Source material:
Start

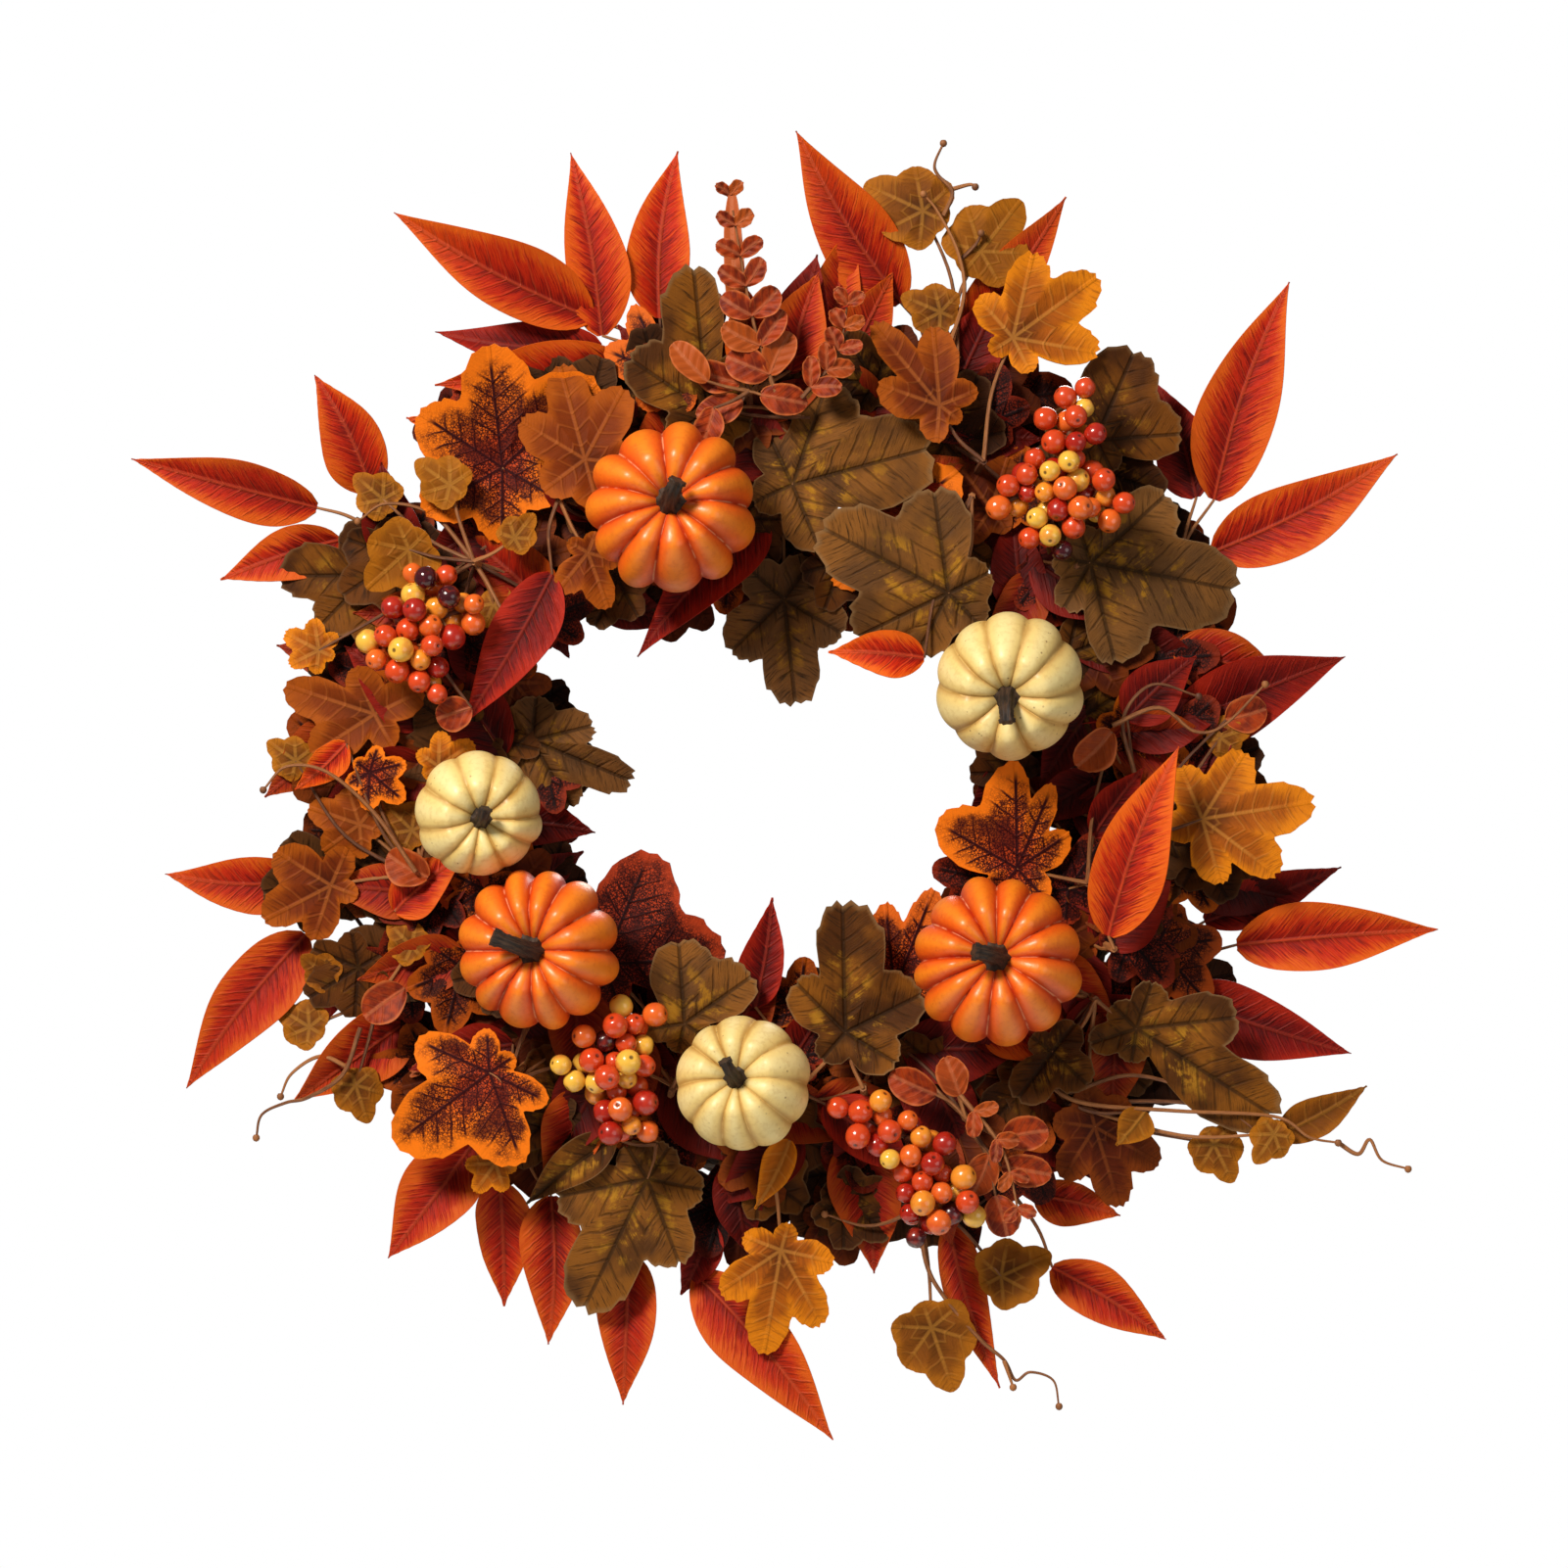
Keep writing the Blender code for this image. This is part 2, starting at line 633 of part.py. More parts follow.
def band_mesh():
    """The flat band round the ring at its top, as an open sleeve made solid."""
    bm = bmesh.new()
    bmesh.ops.create_cone(
        bm, segments=BAND_SEGMENTS, radius1=BAND_INNER, radius2=BAND_INNER, depth=BAND_WIDTH,
        matrix=Matrix.Rotation(pi / 2, 4, "Y"),
    )
    return mesh_from(bm, "hanger_strap")


def box_mesh(name, centre, size):
    bm = bmesh.new()
    bmesh.ops.create_cube(bm, matrix=Matrix.Translation(centre) @ Matrix.Diagonal((*size, 1)))
    return mesh_from(bm, name)


def cylinder_x(name, centre, radius, length, segments):
    bm = bmesh.new()
    place = Matrix.Translation(centre) @ Matrix.Rotation(pi / 2, 4, "Y")
    bmesh.ops.create_cone(
        bm, cap_ends=True, segments=segments, radius1=radius, radius2=radius, depth=length, matrix=place
    )
    return mesh_from(bm, name)


def lug_mesh(side):
    """One lug: a square plate that stands on the band and reaches past the hinge axis."""
    depth = 2 * LUG_RADIUS + BAND_THICKNESS / 2
    middle = Vector((side * LUG_SPACING / 2, LUG_RADIUS - depth / 2, -SEAT_ABOVE_AXIS))
    return box_mesh("lug", middle, (LUG_THICKNESS, depth, 2 * LUG_RADIUS))


def build_strap(collection, cutters):
    paint = material("hanger_strap", STEEL, 0.35, 1.0)
    sleeve = add_object("band_sleeve", band_mesh(), collection)
    solid = sleeve.modifiers.new("thickness", "SOLIDIFY")
    solid.thickness = BAND_THICKNESS
    solid.offset = 1
    bpy.context.view_layer.update()
    band = evaluated_mesh(sleeve, "hanger_strap")
    bpy.data.objects.remove(sleeve)
    band.transform(Matrix.Translation(ring_point(pi / 2)))
    strap = fused("hanger_strap", band, [lug_mesh(-1), lug_mesh(1)], collection, paint)
    bore = LOOP_WIRE_RADIUS + PIN_CLEARANCE
    pin = cylinder_x("lug_bore", Vector((0, 0, -SEAT_ABOVE_AXIS)), bore / cos(pi / 12), 4 * LUG_SPACING, 12)
    cutter = add_object("lug_bore", pin, cutters)
    cutter.hide_render = True
    cutter.display_type = "WIRE"
    cut = strap.modifiers.new("bore", "BOOLEAN")
    cut.operation = "DIFFERENCE"
    cut.object = cutter


def loop_points():
    """Once round the loop: along the bar that lies in the lugs, up one side, over the arch and down."""
    half, side = LOOP_HALF_WIDTH, LOOP_HEIGHT - LOOP_HALF_WIDTH
    corner = 2 * LOOP_WIRE_RADIUS
    points = [(-half + corner, 0), (0, 0), (half - corner, 0), (half, corner), (half, side)]
    points += [(half * cos(pi * k / 8), side + half * sin(pi * k / 8)) for k in range(1, 8)]
    points += [(-half, side), (-half, corner)]
    return [Vector((x, 0, z)) for x, z in points]


def build_loop(collection):
    loop = tube_mesh("hanger_loop", [loop_points()], LOOP_WIRE_RADIUS, 2, cyclic=True)
    obj = add_object("hanger_loop", loop, collection, material("hanger_loop", STEEL, 0.3, 1.0))
    obj.location = (0, 0, -SEAT_ABOVE_AXIS)


def shade_smooth(collection):
    for obj in collection.objects:
        obj.data.shade_smooth()
        obj.data.set_sharp_from_angle(angle=radians(40))


def main():
    clear_scene()
    wreath = new_collection("harvest_wreath")
    cutters = new_collection("cutters", hidden=True)
    build_ring(wreath)
    build_strap(wreath, cutters)
    build_loop(wreath)
    for pumpkin in PUMPKINS:
        build_pumpkin(wreath, *pumpkin)
    for spray in SPRAYS:
        build_spray(wreath, *spray)
    for spray in BERRY_SPRAYS:
        build_berries(wreath, *spray)
    shade_smooth(wreath)


main()
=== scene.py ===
"""Looks for the harvest door wreath: printed leaves, pumpkins, berries and vines on the CAD frame.

Metres, +Z up, front towards -Y. Places in the leaf tables are millimetres right of and above the ring's
centre, as in part.py, and a tier is a layer of foliage: 0 lies just in front of the ring.
"""

from math import atan2, cos, hypot, pi, radians, sin, tau

import bmesh
import bpy
import numpy as np
from mathutils import Matrix, Vector


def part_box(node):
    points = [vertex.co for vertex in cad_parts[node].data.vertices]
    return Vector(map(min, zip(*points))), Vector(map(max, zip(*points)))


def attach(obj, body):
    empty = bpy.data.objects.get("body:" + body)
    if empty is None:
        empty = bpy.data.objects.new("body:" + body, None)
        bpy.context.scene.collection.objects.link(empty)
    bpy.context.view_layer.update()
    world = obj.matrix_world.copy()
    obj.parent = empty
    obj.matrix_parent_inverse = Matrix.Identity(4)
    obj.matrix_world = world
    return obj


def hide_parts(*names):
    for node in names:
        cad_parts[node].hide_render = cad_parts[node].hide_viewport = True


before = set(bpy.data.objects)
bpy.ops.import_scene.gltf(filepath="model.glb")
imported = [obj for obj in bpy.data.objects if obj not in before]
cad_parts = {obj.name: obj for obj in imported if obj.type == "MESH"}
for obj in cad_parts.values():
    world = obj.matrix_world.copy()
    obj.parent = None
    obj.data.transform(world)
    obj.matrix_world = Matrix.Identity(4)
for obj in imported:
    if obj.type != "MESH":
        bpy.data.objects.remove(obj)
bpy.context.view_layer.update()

MM = 0.001

# The frame's own sizes
STRAND_RADIUS = (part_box("vine_core")[1].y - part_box("vine_core")[0].y) / 2
RING_CENTRE = (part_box("vine_core")[0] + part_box("vine_core")[1]) / 2
RING_RADIUS = (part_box("vine_core")[1].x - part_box("vine_core")[0].x) / 2 - STRAND_RADIUS
BUNDLE_RADIUS = (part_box("vine_strand_1")[1].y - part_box("vine_strand_1")[0].y) / 2
HELIX_RADIUS = BUNDLE_RADIUS - STRAND_RADIUS
STRAND_TWISTS = 3
STRAND_COUNT = 4

# The layout's sizes, as in part.py
TIER_START = 0.0035
TIER_PITCH = 0.0045
BLADE_STEP = 0.0003
BERRY_DEPTH = 0.031
PUMPKIN_DEPTH = 0.034
PUMPKIN_FLATNESS = 0.84
PUMPKIN_DIMPLE = 0.24

# What only the scene shows
LEAF_THICKNESS = 0.00035
STALK_RADIUS = 0.0008
COLUMN_RADIUS = 0.0013
TWIG_RADIUS = 0.0009
VINE_RADIUS = 0.00085
BEAD_RADIUS = 0.0013
PUMPKIN_WIRE_RADIUS = 0.0016
BERRY_STEM_RADIUS = 0.0011
BERRY_STALK_RADIUS = 0.0005
BERRY_RADII = (0.0033, 0.0044)
BERRY_REACH = (0.003, 0.0105)
BERRY_SPACING = 0.0019
BERRY_PUSHES = 60
GOLDEN_ANGLE = radians(137.5)
BARK_SIDES = 16
KNOTS = 9
FILLER_COUNT = 350
FILLER_SEED = 17
FILLER_KINDS = ("crimson", "grape", "maple_dark", "amber", "crimson", "maple", "grape", "coral")
FILLER_TURN_STEP = 0.56984  # shares of a turn and of the reach between one filler leaf and the next
FILLER_REACH_STEP = 0.75488
FILLER_EDGES = (98, 146)  # beyond these reaches a filler leaf may lie low
FILLER_OUTWARD = 104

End

Aim:
Transcribe each line of the data above, unaltered, from the one where "obj.location = (0, 0, -SEAT_ABOVE_AXIS)" appears to the one where "before = set(bpy.data.objects)" appears, inclusive of both.

Solution for this exercise:
    obj.location = (0, 0, -SEAT_ABOVE_AXIS)


def shade_smooth(collection):
    for obj in collection.objects:
        obj.data.shade_smooth()
        obj.data.set_sharp_from_angle(angle=radians(40))


def main():
    clear_scene()
    wreath = new_collection("harvest_wreath")
    cutters = new_collection("cutters", hidden=True)
    build_ring(wreath)
    build_strap(wreath, cutters)
    build_loop(wreath)
    for pumpkin in PUMPKINS:
        build_pumpkin(wreath, *pumpkin)
    for spray in SPRAYS:
        build_spray(wreath, *spray)
    for spray in BERRY_SPRAYS:
        build_berries(wreath, *spray)
    shade_smooth(wreath)


main()
=== scene.py ===
"""Looks for the harvest door wreath: printed leaves, pumpkins, berries and vines on the CAD frame.

Metres, +Z up, front towards -Y. Places in the leaf tables are millimetres right of and above the ring's
centre, as in part.py, and a tier is a layer of foliage: 0 lies just in front of the ring.
"""

from math import atan2, cos, hypot, pi, radians, sin, tau

import bmesh
import bpy
import numpy as np
from mathutils import Matrix, Vector


def part_box(node):
    points = [vertex.co for vertex in cad_parts[node].data.vertices]
    return Vector(map(min, zip(*points))), Vector(map(max, zip(*points)))


def attach(obj, body):
    empty = bpy.data.objects.get("body:" + body)
    if empty is None:
        empty = bpy.data.objects.new("body:" + body, None)
        bpy.context.scene.collection.objects.link(empty)
    bpy.context.view_layer.update()
    world = obj.matrix_world.copy()
    obj.parent = empty
    obj.matrix_parent_inverse = Matrix.Identity(4)
    obj.matrix_world = world
    return obj


def hide_parts(*names):
    for node in names:
        cad_parts[node].hide_render = cad_parts[node].hide_viewport = True


before = set(bpy.data.objects)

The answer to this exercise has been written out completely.